Of course, fracking, or more broadly, oil and gas development, is an industrial activity and can cause negative environmental effects. But many modern industrial and everyday activities have environmental or human health risks. The reasonable response is sensible regulation, at both the federal and state level, rather than wholesale bans.

For example, it would not make sense to propose closing the Interstate Highway System, despite the thousands of deaths annually associated with Interstate use. Instead, we manage the risk through highway design, speed limits, and improved safety features (e.g., anti-lock brakes and air bags).

Likewise, states and the federal government are regulating fracking. Last year, the Environmental Protection Agency required that by 2015, drillers capture “fugitive” emissions at oil and gas wellheads rather than release them into the air. The EPA predicts this will also reduce leaks of the greenhouse gas methane by 25 percent.

The Government Accountability Office reported in 2012 that of six shale-producing states studied, all required protective cementing of well bores, disclosure of chemicals used in fracking, and regulated waste-water injections. Five of the states required wells be set back from water sources.

In short, fracking should be encouraged in a way that rationally addresses public and environmental health while producing the energy needed to meet demand.

Looking ahead, even if wholesale US energy demand dips, demand outside the US – principally in China and India – will continue to grow.

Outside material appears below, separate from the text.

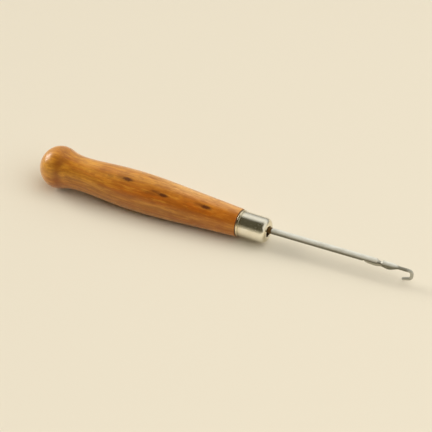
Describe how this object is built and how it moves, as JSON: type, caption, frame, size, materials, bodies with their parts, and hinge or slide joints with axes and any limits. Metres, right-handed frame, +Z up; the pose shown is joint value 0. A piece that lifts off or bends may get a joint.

The US Energy Information Administration reports that world energy consumption will grow by 56 percent between 2010 and 2040. Global natural gas consumption will grow by 1.7 percent per year and will be the fuel stock for about a quarter of the world’s electricity by 2040. Overall, fossil fuels will continue to supply almost 80 percent of world energy use through 2040. The US has the potential to meet that global demand – in addition to its own domestic energy needs.

Last year, the International Energy Agency made the astonishing prediction that the US will become the world’s largest producer of oil by 2020 – for a time surpassing Saudi Arabia and Russia. The energy agency also predicts that by 2035 the US will be close to energy self-sufficiency.

Domestic gas supply has shifted just as dramatically. As recently as 2003, then-Federal Reserve Chairman Alan Greenspan testified to Congress on the negative economic effects from tight gas supplies and the imperative to import liquefied natural gas.